Why should I read this article?
I thought my draft had gone well. I drafted my man crush Ben Zobrist to be my starting shortstop and even added Jed Lowrie as insurance. Everything seemed right. Then, a month into the season I lost both of them to the disabled list. These things happen and when they happen you start looking for someone (anyone) that can take their place.
This happens to all of us at some point and when it happens we need people that can provide every day at bats, but are off the radar. At most you are looking at a dozen guys and you have to decide which one to go with. Looking at fielding numbers can help you determine which guys will play regularly. Even if they are somewhat lacking with the bat, they will at least get into the lineup because of their fielding ability. While it might not be ideal, when you have a rash of injuries you likely never will get the ideal.

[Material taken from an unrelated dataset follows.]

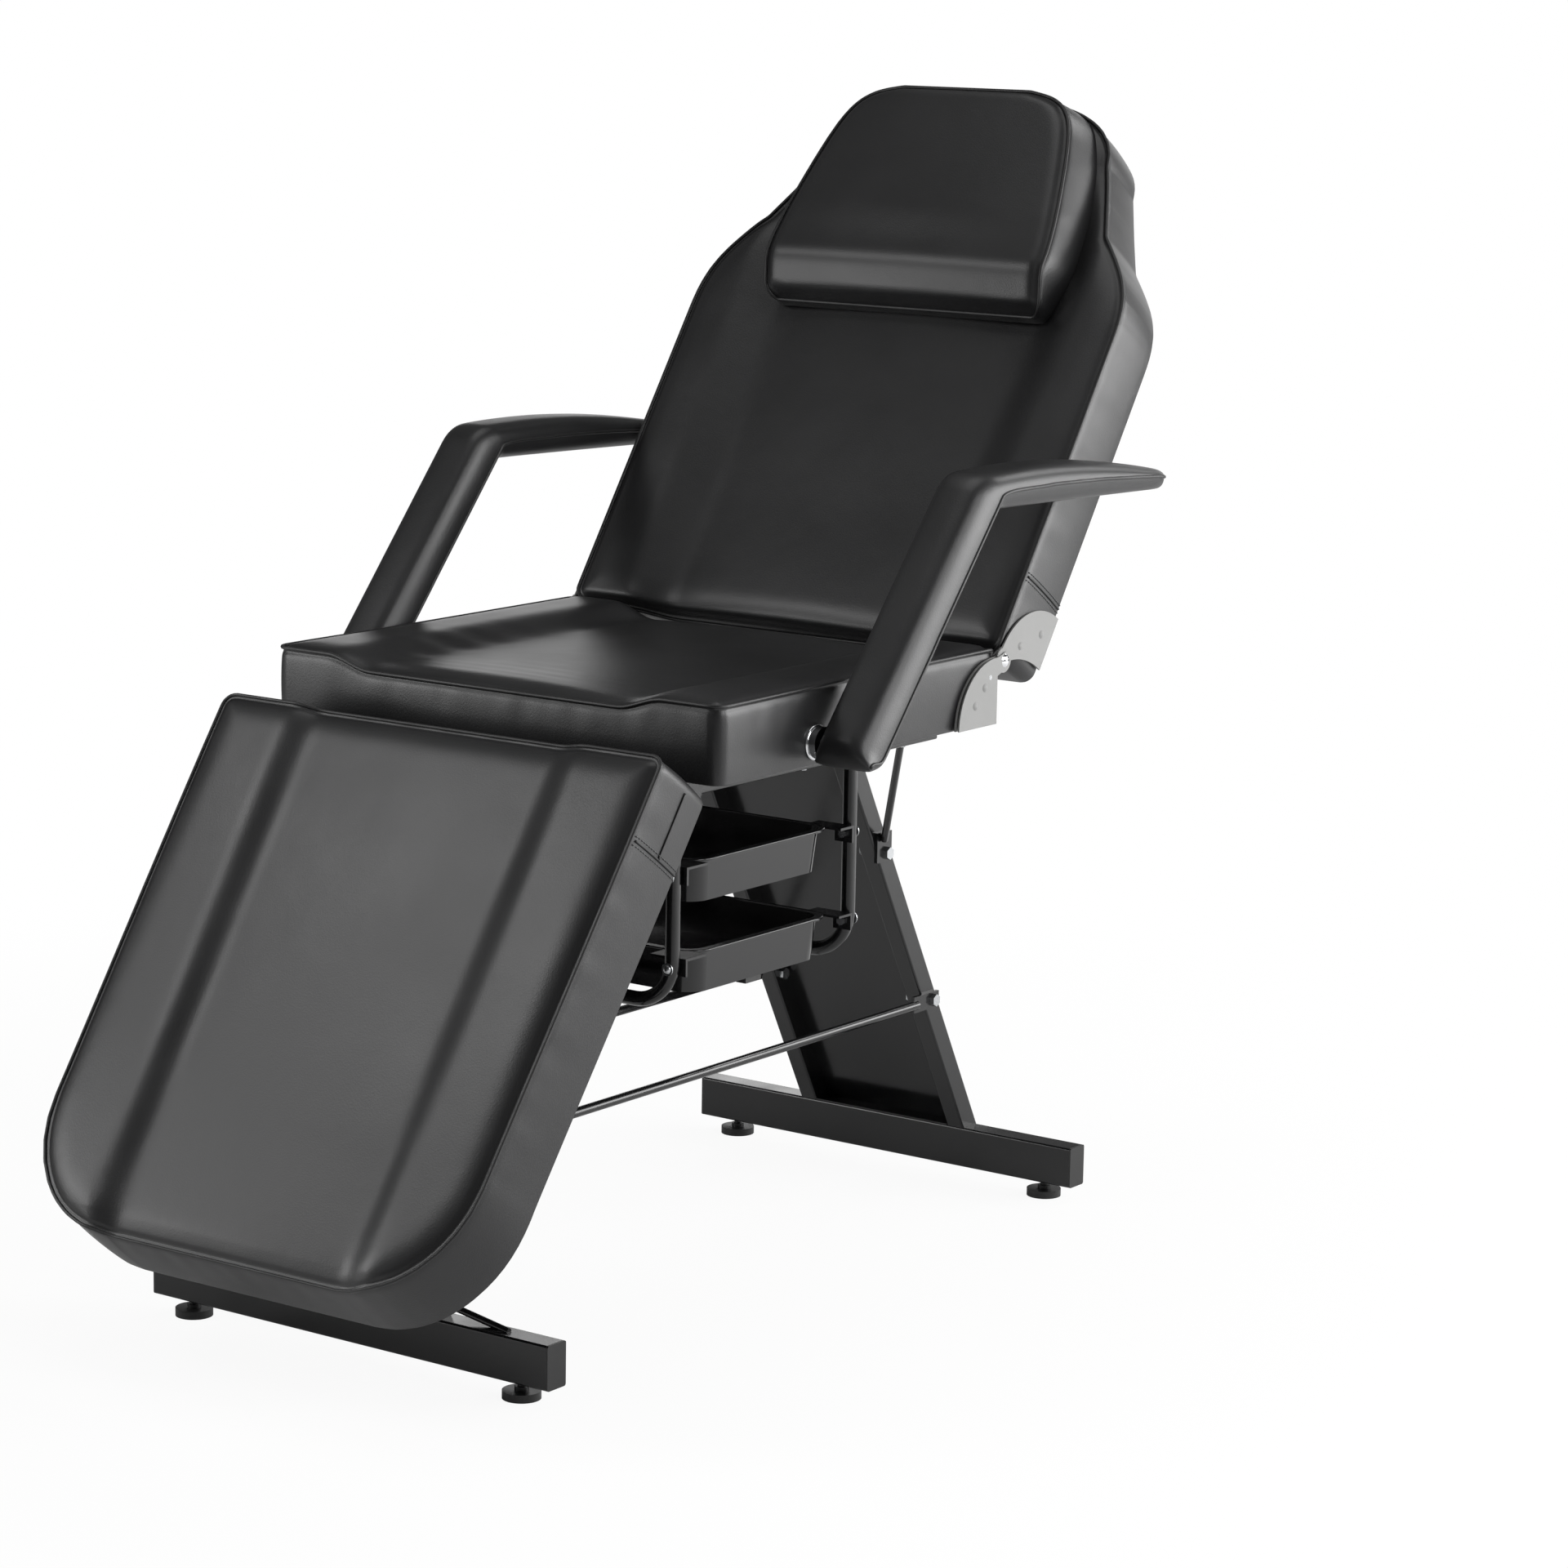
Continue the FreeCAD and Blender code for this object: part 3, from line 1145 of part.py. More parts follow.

How does this fielding thing work?
I’ve been utilizing John Dewan’s The Fielding Bible as seen daily through billjamesonline.com. The beauty of the Fielding Bible system is that it is expressed in runs. The metric is called defensive runs saved (or DRS) and is calculated using video and computers to categorize all balls in play into different zones and then they further categorize the balls in play by how difficult they would be to make.
The experts that view the plays then determine an average number of plays a player at a position would make. Each player is then given a number of plays they should make depending on the various levels of difficulty of the plays they have a chance to make. If they make more plays than that then they have a positive rating and a DRS over zero. If they make fewer plays then they have a negative rating and a DRS under zero.